'''
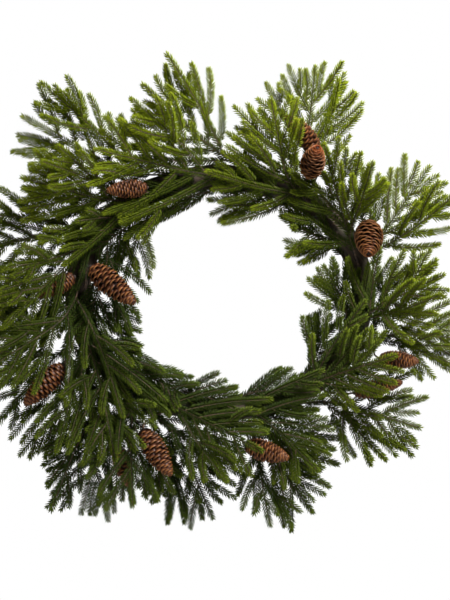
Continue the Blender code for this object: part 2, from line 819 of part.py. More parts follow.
def sprout(bm, walls, middle, points, radii, blocked):
    """Grows a side twig out of the facet of a stem that faces its way."""
    way = Vector(points[1] - points[0]).normalized()

    def facing(wall):
        return (wall.calc_center_median() - middle).normalized().dot(way)

    root = max(walls, key=facing)
    loop = list(root.edges)
    bmesh.ops.delete(bm, geom=[root], context="FACES_ONLY")
    grow(bm, loop, points, radii, 2, blocked, settled=False)


def spread_points(points, count):
    """Count points evenly along a line of points."""
    steps = np.linspace(0, len(points) - 1, count)
    low = np.minimum(steps.astype(int), len(points) - 2)
    share = (steps - low)[:, None]
    return points[low] * (1 - share) + points[low + 1] * share


# ---------------------------------------------------------------- sprays

TAIL_SECTIONS = (0, 1, 3, 4)  # points of a stem's tail that its core passes through
TWIG_CLEARANCE = 0.006       # side twigs of one spray nearer than this aren't both built
CORE_CLEARANCE = 0.0042      # from a needle to the middle of another stem or twig
NEEDLE_CLEARANCE = 0.0036    # from a needle to another's samples
SOLID_CLEARANCE = 0.0008     # from a needle to ring, wire or cone
JOINT_LENGTH = 0.004         # the short stretch of stem that a side twig grows from
CELL = 0.008
MAIN = -1                    # a spray's main stem, beside its twigs' numbers


def cell_of(point):
    return tuple(int(math.floor(value / CELL)) for value in point)


def note_samples(grid, samples, owner):
    for sample in samples:
        grid.setdefault(cell_of(sample), []).append((owner, sample))


def crowded(grid, sample, owner, reach):
    """Whether another stem or twig has a noted sample within reach."""
    cx, cy, cz = cell_of(sample)
    for x in (cx - 1, cx, cx + 1):
        for y in (cy - 1, cy, cy + 1):
            for z in (cz - 1, cz, cz + 1):
                for other, place in grid.get((x, y, z), ()):
                    if other != owner and (place - sample).length < reach:
                        return True
    return False


def inside_or_near(tree, sample, reach):
    spot, normal, _, distance = tree.find_nearest(sample, 0.015)
    if spot is None:
        return False
    return distance < reach or (sample - spot).dot(normal) < 0.0


def core_samples(points, spacing=0.003):
    samples = []
    for start, end in zip(points[:-1], points[1:]):
        start, end = Vector(start), Vector(end)
        steps = max(1, round((end - start).length / spacing))
        samples += [start.lerp(end, step / steps) for step in range(steps)]
    samples.append(Vector(points[-1]))
    return samples


def needle_gate(owner, cores, needles, solids):
    """A test that refuses a needle which would cross another piece."""
    def blocked(centre, apex):
        samples = (apex, centre.lerp(apex, 0.66), centre.lerp(apex, 0.33))
        for sample in samples:
            if crowded(cores, sample, owner, CORE_CLEARANCE):
                return True
            if crowded(needles, sample, owner, NEEDLE_CLEARANCE):
                return True
            if any(inside_or_near(tree, sample, SOLID_CLEARANCE) for tree in solids):
                return True
        note_samples(needles, samples, owner)
        return False
    return blocked


def seat_tail(points, ring_surface, home):
    """Moves a stem's bare tail square to the ring until it lies GAP from the bark."""
    points = points.copy()
    for _ in range(5):
        bm = bmesh.new()
        tail_points = points[list(TAIL_SECTIONS)]
        loop = start_loop(bm, tail_points, STEM_RADIUS)
        grow(bm, loop, tail_points, [STEM_RADIUS] * len(tail_points), 99, None)
        tail = mesh_object("trial", bm, home)
        gap = closest(edge_samples(tail.data), ring_surface)
        bpy.data.objects.remove(tail)
        if abs(gap - GAP) < 0.00004:
            break
        for index in range(TAIL_POINTS + 3):
            place = points[index]
            angle = math.atan2((place[2] - RING_CENTRE_Z) / RING_HALF_HEIGHT,
                               place[0] / RING_HALF_WIDTH)
            away = unit(place - ring_centre(angle))
            fade = min(1.0, 1.0 - 0.25 * (index - TAIL_POINTS + 1))
            points[index] = place + fade * (GAP - gap) * away
    return points


def clear_twigs(twigs):
    """The twigs that a solid spray has, without any that runs into one before it."""
    kept = []
    for number in BUILT_TWIGS:
        line = twigs[number][2:]
        gaps = [np.linalg.norm(line[:, None] - twigs[other][None], axis=2).min() for other in kept]
        if min(gaps, default=1.0) > TWIG_CLEARANCE:
            kept.append(number)
    return kept


def build_spray(name, owner, stem, attach, twigs, guards, parts, home):
    cores, needles, solids, ring_surface = guards
    stem = seat_tail(stem, ring_surface, home)
    points = [stem[index] for index in TAIL_SECTIONS]
    joints = {}
    for number in clear_twigs(twigs):
        node = attach[number]
        ahead = unit(stem[node + 1] - stem[node]) * JOINT_LENGTH
        joints[number] = len(points)
        points += [stem[node], stem[node] + ahead]
    points += [stem[MAIN_POINTS - 2], stem[MAIN_POINTS - 1]]
    points = np.array(points)
    radii = list(np.linspace(STEM_RADIUS, 0.0012, len(points)))
    bm = bmesh.new()
    loop = start_loop(bm, points, STEM_RADIUS)
    blocked = needle_gate((owner, MAIN), cores, needles, solids)
    stretches = grow(bm, loop, points, radii, len(points) - 2, blocked)
    for number, joint in joints.items():
        middle = Vector(0.5 * (points[joint] + points[joint + 1]))
        needled = twigs[number][2:]
        length = np.linalg.norm(np.diff(needled, axis=0), axis=1).sum()
        segments = max(2, round(length / NEEDLED_SEGMENT))
        run = np.concatenate((twigs[number][:1], spread_points(needled, segments + 1)))
        slim = list(np.linspace(0.0015, 0.0009, len(run)))
        blocked = needle_gate((owner, number), cores, needles, solids)
        sprout(bm, stretches[joint], middle, run, slim, blocked)
    return mesh_object(name, bm, parts)


def build_sprays(parts, solids, ring_surface):
    names, stems, attach, twigs = rest_layout()
    stems, twigs = make_room(stems, attach, twigs)
    cores, needles = {}, {}
    for owner, (stem, shoots) in enumerate(zip(stems, twigs)):
        note_samples(cores, core_samples(stem), (owner, MAIN))
        for number in BUILT_TWIGS:
            note_samples(cores, core_samples(shoots[number]), (owner, number))
    home = collection("trials")
    finishes = {row: material(row) for row in ROWS}
    guards = (cores, needles, solids, ring_surface)
    for owner, name in enumerate(names):
        spray = build_spray(name, owner, stems[owner], attach[owner], twigs[owner],
                            guards, parts, home)
        spray.data.materials.clear()
        spray.data.materials.append(finishes[name.split("_")[1]])
    bpy.data.collections.remove(home)


# ---------------------------------------------------------------- the wreath

def main():
    for thing in list(bpy.data.objects):
        bpy.data.objects.remove(thing)
    parts = collection(NAME)
    ring = build_ring(parts)
    add_tendrils(ring)
    ring.data.materials.clear()
    ring.data.materials.append(material("vine"))
    ring_surface = surface(ring)
    over = STEM_LIFT + STEM_RADIUS + WIRE_RADIUS + WIRE_SLACK
    wire = build_wire(parts, over, VINE_RADIUS + WIRE_BACK_LIFT)
    wire.data.materials.append(material("wire"))
    build_cones(parts, ring_surface)
    solids = [ring_surface, surface(wire)]
    solids += [surface(thing) for thing in parts.objects if thing.name.startswith("cone_")]
    build_sprays(parts, solids, ring_surface)
    for thing in parts.objects:
        print(thing.name, len(thing.data.loop_triangles), len(thing.data.polygons))


main()
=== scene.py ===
# %% [markdown]
# # A fresh evergreen wreath
#
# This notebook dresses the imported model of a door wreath: an oval ring of twisted
# vine, three rows of spruce sprays wired to it, and spruce cones on stalks. The
# solids under it are slim cores with a few spikes, good for physics. Here each of
# them gets the needles, bark and scales that the real thing has, in the same place.
#
# The frame comes first. Every piece made below is in metres in the frame's own
# coordinates, and its object stays at the origin.

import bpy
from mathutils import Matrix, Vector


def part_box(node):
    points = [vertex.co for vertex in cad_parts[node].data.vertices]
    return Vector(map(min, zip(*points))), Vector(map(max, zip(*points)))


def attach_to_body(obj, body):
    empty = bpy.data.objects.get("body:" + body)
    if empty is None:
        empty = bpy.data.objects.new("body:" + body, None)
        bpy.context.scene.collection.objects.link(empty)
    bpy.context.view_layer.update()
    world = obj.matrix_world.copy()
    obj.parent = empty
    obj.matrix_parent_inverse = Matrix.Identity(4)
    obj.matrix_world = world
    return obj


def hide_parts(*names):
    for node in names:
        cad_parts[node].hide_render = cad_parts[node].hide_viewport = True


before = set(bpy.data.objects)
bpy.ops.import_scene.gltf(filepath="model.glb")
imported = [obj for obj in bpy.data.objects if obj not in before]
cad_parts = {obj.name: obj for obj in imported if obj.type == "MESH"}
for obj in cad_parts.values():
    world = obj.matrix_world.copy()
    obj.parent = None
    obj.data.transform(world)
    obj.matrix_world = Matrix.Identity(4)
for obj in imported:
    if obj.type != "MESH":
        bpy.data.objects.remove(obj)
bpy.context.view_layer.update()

# %% [markdown]
# Blender's own modules do the work. numpy is here because a wreath has more than a
# hundred thousand needles, and arrays place them all at once.

# %% Modules
import math

import bmesh
import bpy
import numpy as np
from mathutils import Matrix, Vector, noise
from mathutils.kdtree import KDTree

# %% [markdown]
# ## The ring's own directions
#
# A wreath is easiest to lay out in the ring's own terms: an angle round the oval, a
# side of the vine (outwards, or a quarter turn to the front), and a lift off the
# vine's middle. Each helper below turns those into a point in space.

# %% Values of the ring
SEED = 20
GAP = 0.0003                 # clearance that pieces keep where they touch
FRONT = np.array((0.0, -1.0, 0.0))

RING_HALF_WIDTH = 0.236
RING_HALF_HEIGHT = 0.193
VINE_RADIUS = 0.021          # to the crests of the strands
STRANDS = 5
STRAND_TURNS = 3
RING_CENTRE_Z = -(RING_HALF_HEIGHT - VINE_RADIUS)
STATIONS = 12
CROWDING = 0.20              # how much closer the turns are on the left than on the right
CROWDED_SIDE = math.radians(190)
WIRE_RADIUS = 0.0008
WIRE_SLACK = 0.0006          # how far the wire clears the stems that it lies over
WIRE_BACK_LIFT = 0.003       # how far the wire's flats behind stand off the bark

# %% Points round the ring
def ring_centre(angle):
    """A point on the ring's oval centre line, in the XZ plane."""
    return np.array((
        RING_HALF_WIDTH * math.cos(angle),
        0.0,
        RING_CENTRE_Z + RING_HALF_HEIGHT * math.sin(angle),
    ))


def ring_outward(angle):
    """The direction away from the middle, square to the ring's run."""
    out = np.array((RING_HALF_HEIGHT * math.cos(angle), 0.0, RING_HALF_WIDTH * math.sin(angle)))
    return out / np.linalg.norm(out)


def ring_tangent(angle):
    """The ring's run, anticlockwise as seen from the front."""
    run = np.array((-RING_HALF_WIDTH * math.sin(angle), 0.0, RING_HALF_HEIGHT * math.cos(angle)))
    return run / np.linalg.norm(run)


def station_angle(turns):
    """Angle round the ring after a number of turns of wire."""
    even = turns * math.tau / STATIONS
    return even - CROWDING * math.sin(even - CROWDED_SIDE)


def ring_side(angle, side):
    """The direction from the centre line to a side: 0 outward, a quarter turn to the front."""
    return math.cos(side) * ring_outward(angle) + math.sin(side) * FRONT


def ring_point(angle, side, lift):
    """A point at a distance of lift from the centre line."""
    return ring_centre(angle) + lift * ring_side(angle, side)


print("ring", round(2 * RING_HALF_WIDTH, 3), "by", round(2 * RING_HALF_HEIGHT, 3), "m")

# %% [markdown]
# ## Where the sprays grow
#
# A florist lays three rows of sprays round the ring, all pointing the same way
# round: one row leans outwards, one lies along the front and one turns into the
# middle. Each spray is a main stem with side twigs left and right of it. The draws
# are seeded, so the same wreath grows each time, on the same solids.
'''
- Task directions -
From the material above, count the lines that include "imported" and give only the total.

- Exercise answer -
4